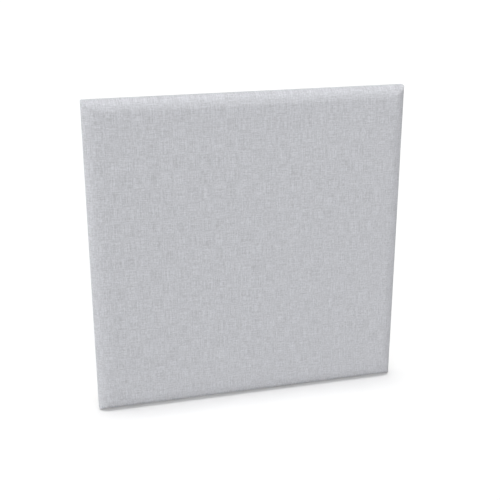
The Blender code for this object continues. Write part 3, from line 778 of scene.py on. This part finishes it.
def wire_staples(name, along, outward, turn, crown_y, seed):
    """Staples of flat wire, each given by its place along a side, its distance outward and the side's turn.

    A staple is a flat oval carried up one leg, round a bend, along the crown and down the other leg, which
    is the first one's mirror image. Each is then tilted and shifted by a little, and turned to its side
    about the y axis.
    """
    seeded = np.random.default_rng(seed)
    count = len(along)
    half = (STAPLE_WIDTH - STAPLE_WIRE[1]) / 2
    middle = STAPLE_BEND * STAPLE_BEND_MIDDLE
    side = np.array([-half, -half, -half + middle, -half + STAPLE_BEND])
    height = np.array([-STAPLE_LEG, -STAPLE_BEND, -middle, 0])
    side = np.concatenate([side, -side[::-1]])[:, None]
    height = np.concatenate([height, height[::-1]])[:, None]
    lean = np.radians(np.concatenate([STAPLE_LEAN, 180 - STAPLE_LEAN[::-1]]))[:, None]
    # The oval's points, across the wire's width and through its thickness; half of them mirror the others
    oval = STAPLE_OVAL * STAPLE_WIRE / 2
    oval_width, oval_thickness = np.concatenate([oval, -oval]).T
    local_side = side - np.cos(lean) * oval_thickness
    local_height = height + np.sin(lean) * oval_thickness
    tilt = np.radians(seeded.uniform(-STAPLE_TILT, STAPLE_TILT, count))[:, None, None]
    shift = seeded.uniform(-STAPLE_SHIFT, STAPLE_SHIFT, (count, 1, 1))
    rise = seeded.uniform(-STAPLE_RISE, STAPLE_RISE, (count, 1, 1)) - STAPLE_WIRE[1] / 2
    run = along[:, None, None] + shift + local_side * np.cos(tilt) - oval_width * np.sin(tilt)
    out = outward[:, None, None] + local_side * np.sin(tilt) + oval_width * np.cos(tilt)
    angle = turn[:, None, None]
    x = MIDDLE[0] + run * np.cos(angle) + out * np.sin(angle)
    z = MIDDLE[1] - run * np.sin(angle) + out * np.cos(angle)
    y = np.broadcast_to(crown_y + rise + local_height, x.shape)
    points = np.stack([x, y, z], axis=-1).reshape(-1, 3)
    rings, ring = local_side.shape
    first = np.arange(count)[:, None, None] * rings * ring
    near = np.arange(ring)
    faces = (first + ring_quads(rings, ring)).reshape(-1, 4).tolist()
    faces += (first[:, 0] + near[::-1]).tolist() + (first[:, 0] + (rings - 1) * ring + near).tolist()
    new_piece(name, points, faces, ZINC)


def along_sides(run, pitch, line, taken):
    """Places at a pitch along all four sides, apart from those that are already taken.

    Gives each place's distance along its side, its distance outward and its side's turn.
    """
    places = np.arange(-round(run / pitch), round(run / pitch) + 1) * pitch
    free = places[np.abs(places[:, None] - np.array(taken)).min(axis=1) > pitch / 4]
    turn = np.repeat(np.arange(4) * np.pi / 2, len(free))
    return np.tile(free, 4), np.full(4 * len(free), line), turn


# One more of the cloth's staples holds each corner's fold down, across the mitre
along, outward, turn = along_sides(COVER_RUN, STAPLE_PITCH, COVER_LINE, COVER_NODES)
along = np.concatenate([along, np.zeros(4)])
outward = np.concatenate([outward, np.full(4, CORNER_LINE)])
turn = np.concatenate([turn, np.arange(4) * np.pi / 2 + np.pi / 4])
crown_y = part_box("cover_staple_top_2")[1][1] - CROWN_SUNK
wire_staples("cover_staples", along, outward, turn, crown_y, seed=3)
along, outward, turn = along_sides(SCRIM_RUN, SCRIM_PITCH, SCRIM_LINE, SCRIM_NODES)
crown_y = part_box("scrim_staple_top_1")[1][1] - CROWN_SUNK
wire_staples("scrim_staples", along, outward, turn, crown_y, seed=5)


# Cleats and wall batten
# Strips of 12 mm and 9 mm birch plywood, each ripped to a 45 degree bevel: the cleats hook down behind
# the batten on the wall. Sawn edges show the plies, and the sharp edges are broken with sandpaper.
PLY = 0.0014
PLY_EASE = 0.0006
PLY_EASE_STEPS = 2
PLY_FACE = (0.80, 0.67, 0.48)
PLY_CROSS = (0.62, 0.46, 0.29)
PLY_GLUE = (0.26, 0.16, 0.09)
PLY_GLUE_WAVE = 0.22
PLY_FACING = 0.9
PLY_GRAIN = (0.05, 0.0012, 0.0012)
PLY_FIGURE = (0.22, 0.03, 0.03)
PLY_PORES = (0.0009, 0.0007, 0.0009)
PLY_RELIEF = 0.00025
MERGE_DISTANCE = 0.000005
FLAT_ANGLE = math.radians(2)
SHARP_ANGLE = math.radians(30)

ply = Finish("birch_plywood")
# Plies are half waves of the depth, every second one with its grain across, and dark glue between them
_, depth, _ = ply.split(ply.place((1, PLY, 1)))
layer_wave = (depth * math.pi).maths("SINE")
cross = layer_wave.maths("GREATER_THAN", 0.0)
glue = 1 - (layer_wave.maths("ABSOLUTE") / PLY_GLUE_WAVE).maths("MINIMUM", 1.0)
grain = ply.noise(ply.place(PLY_GRAIN), detail=3, rough=0.6)
figure = ply.noise(ply.place(PLY_FIGURE), detail=2)
end_pores = ply.noise(ply.place(PLY_PORES), detail=1)
face_tone = (grain - 0.5) * 0.9 + (figure - 0.5) * 0.8 + 0.25
# The plywood's broad faces look along y, and what is turned away from that is a sawn edge
_, facing, _ = ply.split(ply.node("ShaderNodeNewGeometry", output="Normal"))
on_face = facing.maths("ABSOLUTE").maths("GREATER_THAN", PLY_FACING)
edge_tone = cross * 0.55 + (end_pores - 0.5) * 0.8 + 0.15
tone = on_face * face_tone + (1 - on_face) * edge_tone
wood_colour = ply.mix(tone, rgb(*PLY_FACE), rgb(*PLY_CROSS))
PLYWOOD = ply.surface(
    Base_Color=ply.mix((1 - on_face) * glue * 0.8, wood_colour, rgb(*PLY_GLUE)),
    Roughness=0.55 + (grain - 0.5) * 0.3,
    Specular_IOR_Level=0.35,
    Normal=ply.bump(grain * 0.6 + end_pores * 0.4, PLY_RELIEF),
)


def eased(node_name, name, body):
    """A copy of a plywood CAD node whose sharp edges are broken by a narrow bevel.

    The copy's loose triangles are merged and its flats joined up first.
    """
    copy = bmesh.new()
    copy.from_mesh(NODES[node_name].data)
    bmesh.ops.remove_doubles(copy, verts=copy.verts, dist=MERGE_DISTANCE)
    bmesh.ops.dissolve_limit(copy, angle_limit=FLAT_ANGLE, verts=copy.verts, edges=copy.edges)
    mesh = bpy.data.meshes.new(name)
    copy.to_mesh(mesh)
    copy.free()
    piece = add_piece(name, mesh, PLYWOOD, body)
    ease = piece.modifiers.new("broken_edges", "BEVEL")
    ease.width = PLY_EASE
    ease.segments = PLY_EASE_STEPS
    ease.limit_method = "ANGLE"
    ease.angle_limit = SHARP_ANGLE
    ease.harden_normals = True
    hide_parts(node_name)


eased("cleat_left", "plywood_cleat_left", "panel")
eased("cleat_right", "plywood_cleat_right", "panel")
eased("wall_batten", "plywood_wall_batten", "wall_side")


# Screws
# Zinc-plated cross-recessed wood screws. Countersunk ones hold the cleats to the top rail, three to
# each, and one with a pan head holds each bumper to the bottom rail.
finish_nodes(ZINC, "_screw_")


# Bumpers
# Moulded dark grey rubber spacers with a fine matt skin, screwed to the bottom rail's back near its ends.
# They keep the foot off the wall, so that the panel hangs upright.
RUBBER_DARK = (0.070, 0.070, 0.072)
RUBBER_BLOOM = (0.130, 0.130, 0.132)
RUBBER_PATCH = (0.004, 0.004, 0.004)
RUBBER_SPARK = (0.0004, 0.0004, 0.0004)
RUBBER_RELIEF = 0.00008

rubber = Finish("moulded_rubber")
bloom = rubber.noise(rubber.place(RUBBER_PATCH), detail=3, rough=0.6)
spark = rubber.noise(rubber.place(RUBBER_SPARK), detail=2)
RUBBER = rubber.surface(
    Base_Color=rubber.mix(bloom, rgb(*RUBBER_DARK), rgb(*RUBBER_BLOOM)),
    Roughness=0.75 + (bloom - 0.5) * 0.3,
    Specular_IOR_Level=0.4,
    Normal=rubber.bump(spark, RUBBER_RELIEF),
)
finish_nodes(RUBBER, "bumper_left", "bumper_right")


# Size
# The CAD model's box.
low, high = cad_box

◆ ◆ ◆ ◆

Give back, exactly as written, the lines from the one with "hide_parts(node_name)" to the last line.

• Reply to the task:
    hide_parts(node_name)


eased("cleat_left", "plywood_cleat_left", "panel")
eased("cleat_right", "plywood_cleat_right", "panel")
eased("wall_batten", "plywood_wall_batten", "wall_side")


# Screws
# Zinc-plated cross-recessed wood screws. Countersunk ones hold the cleats to the top rail, three to
# each, and one with a pan head holds each bumper to the bottom rail.
finish_nodes(ZINC, "_screw_")


# Bumpers
# Moulded dark grey rubber spacers with a fine matt skin, screwed to the bottom rail's back near its ends.
# They keep the foot off the wall, so that the panel hangs upright.
RUBBER_DARK = (0.070, 0.070, 0.072)
RUBBER_BLOOM = (0.130, 0.130, 0.132)
RUBBER_PATCH = (0.004, 0.004, 0.004)
RUBBER_SPARK = (0.0004, 0.0004, 0.0004)
RUBBER_RELIEF = 0.00008

rubber = Finish("moulded_rubber")
bloom = rubber.noise(rubber.place(RUBBER_PATCH), detail=3, rough=0.6)
spark = rubber.noise(rubber.place(RUBBER_SPARK), detail=2)
RUBBER = rubber.surface(
    Base_Color=rubber.mix(bloom, rgb(*RUBBER_DARK), rgb(*RUBBER_BLOOM)),
    Roughness=0.75 + (bloom - 0.5) * 0.3,
    Specular_IOR_Level=0.4,
    Normal=rubber.bump(spark, RUBBER_RELIEF),
)
finish_nodes(RUBBER, "bumper_left", "bumper_right")


# Size
# The CAD model's box.
low, high = cad_box